The costs borne by Quakers during the Revolution

Throughout the war, Quakers paid a heavy price for maintaining neutrality. Many were fined, imprisoned, exiled, or had property confiscated. Others lost voting rights or social standing as loyalty to the revolutionary cause became a requirement for civic participation.

Their refusal to fight was frequently interpreted as sympathy for Britain, despite consistent opposition to violence on all sides. These experiences left lasting scars within Quaker meetings and reinforced a collective retreat from political power.

Legacy of the Revolution

The American Revolution marked a decisive turning point in Quaker history. In its aftermath, Friends largely withdrew from formal political authority, not because their ideals had failed, but because participation increasingly required compromise with violence, coercion, and oath-taking.

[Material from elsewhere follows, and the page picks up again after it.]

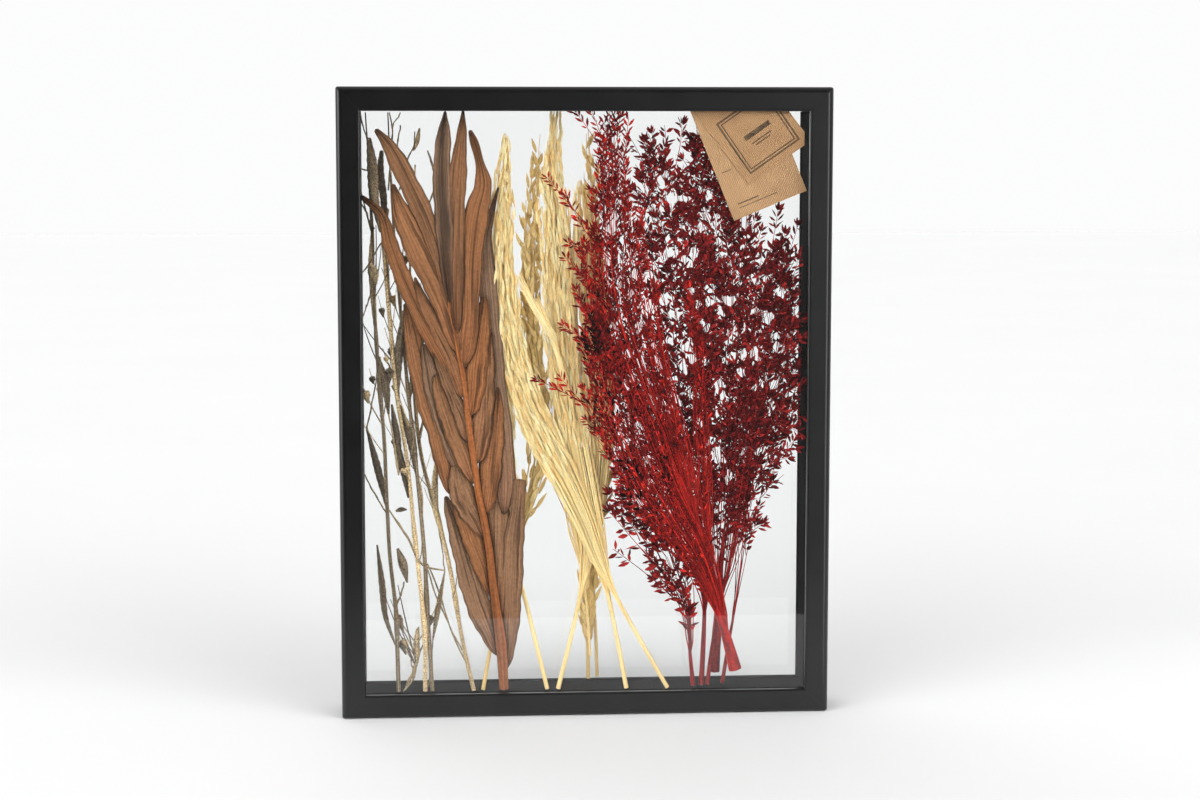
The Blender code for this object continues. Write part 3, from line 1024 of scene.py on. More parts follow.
LEAVES: dict[str, tuple[float, float, Keys]] = {
    "leaf_top_left": (9, 9, (
        (-85.6, 265.3, 2.8), (-87.4, 290.5, 5), (-89.7, 323.1, 5.7), (-90.1, 354.4, 5.3), (-88.7, 373, 3.8),
        (-88, 384.2, 0.9))),
    "leaf_top_right": (9.6, 9.2, (
        (-81.3, 245.6, 2.8), (-81.8, 276, 5), (-81.6, 313.7, 5.3), (-79.5, 354.4, 5), (-77.5, 373, 2.8),
        (-76.8, 384.9, 0.8))),
    "leaf_left_1": (10.6, 9.4, (
        (-85.7, 261.4, 2.8), (-91.1, 289.2, 4.4), (-99.7, 315.6, 6), (-109, 335.6, 6.3), (-117.6, 353.1, 5.7),
        (-124.9, 365.6, 3.8), (-131.1, 373, 1.4))),
    "leaf_left_2": (11.4, 9.4, (
        (-80.1, 233.4, 4.1), (-85.7, 252.5, 6.6), (-93.1, 272.7, 7.5), (-103, 293.6, 8.5),
        (-111.7, 311.8, 7.5), (-117.2, 325.6, 5), (-120.8, 338.8, 1.3))),
    "leaf_left_3": (12.2, 9.4, (
        (-77.8, 205.3, 3.8), (-81.5, 220.6, 5.7), (-87.1, 234, 4.7), (-93.3, 246.7, 5), (-99.5, 258.8, 5),
        (-104.5, 270.2, 3.1), (-107.5, 280.3, 0.9))),
    "leaf_left_4": (14.2, 11, (
        (-85.9, 219.2, 1.9), (-91.5, 230, 4.4), (-98.4, 243.4, 5), (-105.8, 258.7, 5), (-112, 272.6, 5.3),
        (-117.5, 286.5, 5.3), (-123.1, 302.3, 4.7), (-128.5, 320.5, 3.1), (-140.3, 331.2, 1.4))),
    "leaf_left_5": (11.6, 9.4, (
        (-74.7, 177.2, 3.8), (-77.8, 191.3, 5.7), (-82.8, 202.8, 4.4), (-87.8, 215, 4.1), (-92.2, 225.8, 3.1),
        (-95.9, 234.8, 1.3))),
    "leaf_left_6": (12.8, 9.4, (
        (-71.4, 150, 2.2), (-75.4, 161, 5.3), (-81.1, 177.1, 6.6), (-86.7, 193.8, 6.6), (-91, 206.6, 5.7),
        (-94.1, 218.1, 3.1))),
    "leaf_left_7": (16.4, 15, (
        (-85.7, 141.9, 3.1), (-88.8, 157.4, 5.7), (-93.7, 180.6, 6.9), (-99.3, 199.9, 7.5),
        (-104.2, 218.4, 6.9), (-109.1, 240.1, 5.7), (-113.3, 263.6, 1.9))),
    "leaf_left_8": (15, 13, (
        (-74.9, 145.9, 4.4), (-79.2, 161.4, 6.9), (-86.1, 178.2, 6.3), (-91.7, 194.9, 6.3),
        (-96.1, 210.2, 6.3), (-99.1, 224.3, 5), (-102.2, 237.7, 1.9))),
    "leaf_left_9": (13, 10.5, (
        (-65.5, 115.1, 1.9), (-69.9, 125.5, 6.3), (-75, 135.2, 8.2), (-78.7, 144.3, 8.5), (-80.6, 152.7, 6.9),
        (-82.4, 160.4, 3.8))),
    "leaf_left_10": (14.6, 11.5, (
        (-61.1, 77.1, 2.2), (-64.9, 92.8, 5.7), (-70.6, 110.4, 6.9), (-76.2, 127.2, 6.9), (-80.6, 139.6, 5),
        (-83.1, 147.3, 1.9))),
    "leaf_left_11": (16.6, 13, (
        (-56.1, 37.4, 3.1), (-62.5, 54.5, 6.9), (-69.4, 72.9, 8.2), (-75.7, 95.1, 7.5), (-81.4, 116, 6),
        (-86.4, 131.6, 3.8), (-88.9, 140, 1.3))),
    "leaf_right_1": (11, 9.4, (
        (-76.7, 224.5, 4.1), (-75.7, 237.9, 6.6), (-73.7, 252.4, 6), (-72.3, 290.3, 6.9), (-68.3, 323, 7.5),
        (-64.5, 338.7, 5.7), (-66.9, 354.3, 2.5), (-70, 365.6, 2.8), (-72.4, 372.4, 1.3))),
    "leaf_right_2": (12, 9.4, (
        (-72.7, 193.8, 4.1), (-71.4, 207.8, 6.6), (-70.1, 223.1, 7.9), (-68.1, 237.7, 6.9),
        (-65.8, 252.3, 5.3), (-64.1, 267.5, 1.9))),
    "leaf_right_3": (13, 9.4, (
        (-69.4, 162.9, 4.1), (-67.7, 177, 6.6), (-65.7, 193, 7.2), (-64.4, 212.1, 6.6), (-62.4, 229.3, 4.7),
        (-61.1, 245.2, 1.9))),
    "leaf_right_4": (16, 13, (
        (-51.9, 130, 4.1), (-50.6, 150.7, 6.6), (-51.8, 170, 6.3), (-54.2, 195.7, 6), (-56.7, 218.2, 5.7),
        (-58.5, 237.3, 6), (-60.9, 265.9, 6), (-62.7, 290, 5.3), (-62.6, 307.1, 3.8), (-58.7, 322.8, 1.9),
        (-54.9, 336.7, 0.6))),
    "leaf_right_5": (13.8, 10, (
        (-64.4, 130.5, 4.1), (-62.1, 147.9, 6.6), (-60.1, 164.6, 7.2), (-57.5, 183.2, 5.7),
        (-56.2, 199.2, 3.8), (-55.5, 210.1, 1.3))),
    "leaf_right_6": (14.8, 11, (
        (-55.4, 61.3, 3.1), (-56.6, 79.6, 5.7), (-56.6, 99.1, 7.9), (-55.8, 118.6, 8.2), (-55.8, 136, 6.9),
        (-55.1, 150.9, 3.8), (-54.4, 162.5, 1.3))),
    "leaf_right_7": (12.6, 11, (
        (-51.1, 29, 2.5), (-49.1, 49.9, 5.3), (-47.1, 78, 6.3), (-46, 107.2, 6.6), (-43.7, 129.1, 5),
        (-42.1, 151.1, 4.1))),
}
SPIKE_STALK: Keys = (
    (-52.6, 10, 16.2, 3), (-54.7, 10, 48.6, 3.4), (-57.5, 10, 69.5, 2.8), (-59.9, 10, 89, 2.4),
    (-61.8, 10, 107.8, 2.3), (-64.9, 10, 125.9, 2.2), (-68.3, 10, 142.1, 2.1), (-70.4, 10, 159.4, 2),
    (-73.1, 10, 177.4, 2), (-75.3, 10, 197.2, 1.9), (-77.7, 10, 217.6, 1.8), (-81.4, 10, 238, 1.6),
    (-85, 10, 258.3, 1.5), (-87.5, 10, 276.6, 1.4), (-90.5, 10, 294.9, 1.2), (-92.9, 10, 309.3, 1),
)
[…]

This retreat from governance reshaped Quaker identity. Freed from the demands of state power, Quakers redirected their energies toward moral witness and social reform. The disciplines tested during the Revolution became the foundation for sustained engagement with injustice rather than episodic political control.

In the decades following independence, Quakers emerged as leading voices in abolitionism, prison reform, education, Indigenous rights advocacy, and humanitarian relief. Their credibility in these movements rested partly on the moral consistency they had maintained during the war, even when that stance proved costly.

The Revolution also left a deeper legacy. It exposed the tension between liberty achieved through violence and liberty grounded in conscience. Quakers lived inside that contradiction, helping to shape the political culture that made independence possible while refusing to sanctify war as a moral good.

In this sense, the Quaker legacy of the American Revolution is not one of triumph or defeat, but of endurance. Their witness reminds us that the struggle for freedom does not end with independence, and that the hardest victories are often those won without weapons.